Flottage du bois dans le Minnesota, dans les années 1870

Le même processus se répète pour la viande après l’invention du wagon réfrigéré, qui permet de transporter la viande sur de longues distances. Encore plus à l’ouest que la zone céréalière, dans les hautes plaines arides, l’extermination du bison permet le développement de l’élevage bovin, au prix de bouleversement majeurs de la composition floristique des prairies. Ici encore, le nœud ferroviaire et les abattoirs de Chicago permettront à la viande de l’Ouest d’atteindre les consommateurs new-yorkais. Pour Cronon, ces trois exemples montrent que c’est la capacité du capitalisme à mettre en connexion différents écosystèmes au sein d’un même marché, sa capacité à transformer des produits « naturels » en marchandises, qui expliquent les transformations radicales des écosystèmes de l’Ouest américain.

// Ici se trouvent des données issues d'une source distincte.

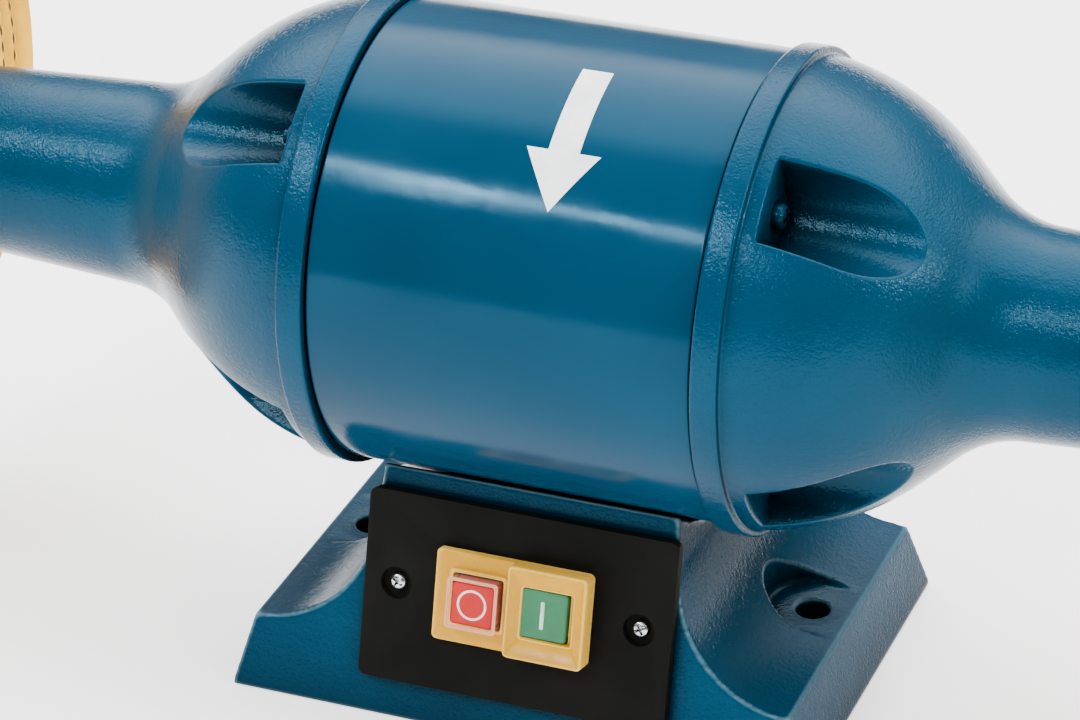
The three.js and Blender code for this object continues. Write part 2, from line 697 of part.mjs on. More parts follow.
function terminalBlock() {
  const floor = BOTTOM.low + BOTTOM.thick + GAP;
  const block = box(TERMINAL.x - TERMINAL.width / 2, TERMINAL.x + TERMINAL.width / 2,
    TERMINAL.y - TERMINAL.depth / 2, TERMINAL.y + TERMINAL.depth / 2, floor, floor + TERMINAL.height);
  const ways = [-10, 0, 10].map((offset) =>
    upright(TERMINAL.x + offset, TERMINAL.y, floor + 5, floor + TERMINAL.height + 1, 2, 10));
  return cut(block, ...ways);
}

function buildBase() {
  add(machine, 'base_casting', baseCasting(), BLUE_CAST);
  add(machine, 'bottom_cover', bottomCover(), ZINC);
  corners(BOTTOM.screwX, BOTTOM.screwY).forEach(([x, y], index) => {
    add(machine, `bottom_cover_screw_${index + 1}`, aimed(coverScrew(), UP, [x, y, 0]), ZINC);
  });
  add(machine, 'left_saddle_bolt', saddleBolt(-SADDLE_BOLT.x), ZINC);
  add(machine, 'right_saddle_bolt', saddleBolt(SADDLE_BOLT.x), ZINC);
  add(machine, 'wire_grommet', wireGrommet(), BLACK);
  add(machine, 'cable_gland', cableGland(), BLACK);
  add(machine, 'gland_nut', glandNut(), BLACK);
  const can = rod(CAN.x, CAN.x + CAN.length, CAN.radius, 20).translate([0, CAN.y, CAN.z]);
  add(machine, 'run_capacitor', can, GREY_CAN);
  add(machine, 'capacitor_strap', capacitorStrap(), ZINC);
  add(machine, 'terminal_block', terminalBlock(), BLACK);
}

// ---------- switch panel ----------

const PLATE_FRONT = GAP + PLATE.thick;

function switchPlate() {
  const outline = roundedRectangle(PLATE.width, PLATE.height, PLATE.corner, 0, -PLATE.top - PLATE.height / 2);
  const window = roundedRectangle(SWITCH_BODY.width + 0.6, SWITCH_BODY.height + 0.6, 0.8,
    SWITCH.x, -SWITCH.down);
  const tools = [slab(window, -1, 6)];
  for (const side of [-1, 1]) {
    const [x, y] = [side * PLATE_SCREW.x, -PLATE_SCREW.down];
    tools.push(upright(x, y, PLATE_FRONT - PLATE_SCREW.recessDepth, 6, PLATE_SCREW.recess, 24));
    tools.push(upright(x, y, -1, 6, PLATE_SCREW.shank + GAP, 12));
  }
  return cut(slab(outline, GAP, PLATE_FRONT, 4), ...tools);
}

const plateScrew = (side) => {
  const seat = PLATE_FRONT - PLATE_SCREW.recessDepth + GAP;
  const body = turned([
    [-9, 0], [-9, PLATE_SCREW.shank], [seat, PLATE_SCREW.shank], [seat, PLATE_SCREW.head],
    [seat + 1.2, PLATE_SCREW.head], [seat + 2, 1.6], [seat + 2, 0],
  ], 16);
  return aimed(body, UP, [side * PLATE_SCREW.x, -PLATE_SCREW.down, 0]);
};

const buttonHole = (button, x) => roundedRectangle(button.width + 0.8, button.height + 0.8, 1, x, 0);

// Yellow surround: a flange round both buttons and a raised collar round the start button.
function switchBezel() {
  const low = PLATE_FRONT + GAP;
  const high = low + SWITCH.flange;
  const flange = slab(roundedRectangle(SWITCH.width, SWITCH.height, 1.6), low, high);
  const collarWidth = SWITCH.width / 2;
  const collar = slab(roundedRectangle(collarWidth, SWITCH.height, 1.6, collarWidth / 2, 0),
    low, high + SWITCH.collar);
  const holes = [
    slab(buttonHole(STOP, -SWITCH.pitch), 0, 20),
    slab(buttonHole(START, SWITCH.pitch), 0, 20),
  ];
  return cut(flange.add(collar), ...holes);
}

function switchBody() {
  const block = box(-SWITCH_BODY.width / 2, SWITCH_BODY.width / 2,
    -SWITCH_BODY.height / 2, SWITCH_BODY.height / 2, -SWITCH_BODY.depth, PLATE_FRONT);
  const wells = [-1, 1].map((side) => slab(
    roundedRectangle(SWITCH_BODY.well, SWITCH_BODY.well, 1, side * SWITCH.pitch, 0),
    -SWITCH_BODY.wellDepth, PLATE_FRONT + 1));
  return cut(block, ...wells);
}

function button(size, x) {
  const flangeTop = PLATE_FRONT + GAP + SWITCH.flange;
  const bottom = -SWITCH_BODY.wellDepth + size.travel + 1;
  return slab(roundedRectangle(size.width, size.height, 1, x, 0), bottom, flangeTop + size.proud);
}

function buildSwitch() {
  add(frontFace, 'switch_plate', switchPlate(), BLACK);
  add(frontFace, 'left_plate_screw', plateScrew(-1), ZINC);
  add(frontFace, 'right_plate_screw', plateScrew(1), ZINC);
  const unit = new THREE.Group();
  unit.position.set(SWITCH.x, -SWITCH.down, 0);
  frontFace.add(unit);
  add(unit, 'switch_bezel', switchBezel(), YELLOW);
  add(unit, 'switch_body', switchBody(), BLACK);
  add(unit, 'stop_button', button(STOP, -SWITCH.pitch), RED);
  add(unit, 'start_button', button(START, SWITCH.pitch), GREEN);
}

buildBase();
buildSwitch();
buildMotor();
buildBearings();
buildSpindle();

export default machine;
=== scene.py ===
"""Looks for the long-spindle bench grinder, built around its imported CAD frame."""
import json
import math
import random

import bmesh
import bpy
from mathutils import Matrix, Vector

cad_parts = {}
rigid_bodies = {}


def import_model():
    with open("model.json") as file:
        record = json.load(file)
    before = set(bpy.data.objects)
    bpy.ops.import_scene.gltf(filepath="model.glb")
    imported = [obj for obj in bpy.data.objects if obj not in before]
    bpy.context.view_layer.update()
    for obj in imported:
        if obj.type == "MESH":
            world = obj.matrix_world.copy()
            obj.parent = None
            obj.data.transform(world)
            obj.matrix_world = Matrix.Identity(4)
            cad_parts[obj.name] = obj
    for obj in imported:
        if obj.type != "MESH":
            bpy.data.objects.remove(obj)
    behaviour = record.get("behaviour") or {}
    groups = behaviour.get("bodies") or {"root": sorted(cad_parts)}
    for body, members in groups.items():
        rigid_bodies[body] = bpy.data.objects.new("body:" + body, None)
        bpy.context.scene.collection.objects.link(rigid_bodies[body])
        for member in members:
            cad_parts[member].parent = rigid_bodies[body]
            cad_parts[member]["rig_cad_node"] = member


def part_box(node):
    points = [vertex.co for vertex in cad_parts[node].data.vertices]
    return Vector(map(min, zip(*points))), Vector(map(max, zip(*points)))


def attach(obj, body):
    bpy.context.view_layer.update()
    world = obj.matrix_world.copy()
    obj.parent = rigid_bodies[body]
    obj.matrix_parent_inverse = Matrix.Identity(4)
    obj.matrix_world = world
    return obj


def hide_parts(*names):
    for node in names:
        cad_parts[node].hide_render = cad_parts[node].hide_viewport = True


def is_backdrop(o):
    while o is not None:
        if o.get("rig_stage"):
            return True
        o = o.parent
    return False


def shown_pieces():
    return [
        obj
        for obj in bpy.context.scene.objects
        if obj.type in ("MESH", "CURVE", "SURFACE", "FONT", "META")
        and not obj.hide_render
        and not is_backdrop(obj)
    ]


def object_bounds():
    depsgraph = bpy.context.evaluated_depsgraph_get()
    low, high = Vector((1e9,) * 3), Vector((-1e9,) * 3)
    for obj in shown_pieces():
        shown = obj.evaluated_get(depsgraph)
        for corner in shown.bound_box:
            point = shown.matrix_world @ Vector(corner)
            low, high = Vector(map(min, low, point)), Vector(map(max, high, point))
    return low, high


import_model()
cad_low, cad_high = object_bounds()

MM = 0.001  # shapes are drawn in millimetres and stored in metres
SIDES = (("right", 1), ("left", -1))

# ---------- places taken from the frame ----------


def box_mm(node):
    """Lowest and highest corners of a CAD node, in millimetres."""
    low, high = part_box(node)
    return low / MM, high / MM


shell_low, shell_high = box_mm("motor_shell")
AXIS_HEIGHT = (shell_low.z + shell_high.z) / 2
SHELL_RADIUS = (shell_high.z - shell_low.z) / 2
SHELL_HALF = shell_high.x
SHELL_WALL = 2.5

bell_low, bell_high = box_mm("right_end_bell")
BAND_RADIUS = (bell_high.z - bell_low.z) / 2
ARM_END = box_mm("right_arm")[1].x
SPIGOT_START = bell_low.x
SEAM = SHELL_HALF + 1.3
BAND_END = SEAM + 8.7

base_high = box_mm("base_casting")[1]
BASE_HALF = base_high.x
BASE_HALF_DEPTH = base_high.y

wheel_low, wheel_high = box_mm("right_buffing_wheel")
WHEEL_RADIUS = (wheel_high.z - wheel_low.z) / 2

SPINDLE_END = cad_high.x / MM


# ---------- mesh helpers ----------


def in_scene(name, data):
    """An object for the data, linked to the scene."""
    made = bpy.data.objects.new(name, data)
    bpy.context.scene.collection.objects.link(made)
    return made


def as_object(name, points, faces):
    """A smooth-shaded mesh object from millimetre points."""
    mesh = bpy.data.meshes.new(name)
    mesh.from_pydata([Vector(p) * MM for p in points], [], faces)
    mesh.validate()
    made = in_scene(name, mesh)
    face_out(made)
    for polygon in mesh.polygons:
        polygon.use_smooth = True
    return made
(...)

Un abattoir à Chicago, en 1908

Pour le lecteur de 2019, le rôle de la ville et du capitalisme dans les bouleversements environnementaux est peut-être moins surprenant que pour le lecteur de 1991. Mais Cronon fait preuve d’un véritable talent de raconteur. Sous sa plume revivent témoins et acteurs de ces transformations : Mable Treseder, la jeune fille de 18 ans fascinée par sa visite à Chicago ; Freeland Gardner, le marchand de bois ruiné ; John Lyon, le tradeur du marché au blé. La riche iconographie du livre ne gâche rien, illustrant en photos comme en peintures les abattoirs ou le bûcheronnage. Et parmi les questions abordées qui restent d’actualité, la transformation d’éléments naturels en marchandises reste une question brûlante de notre époque.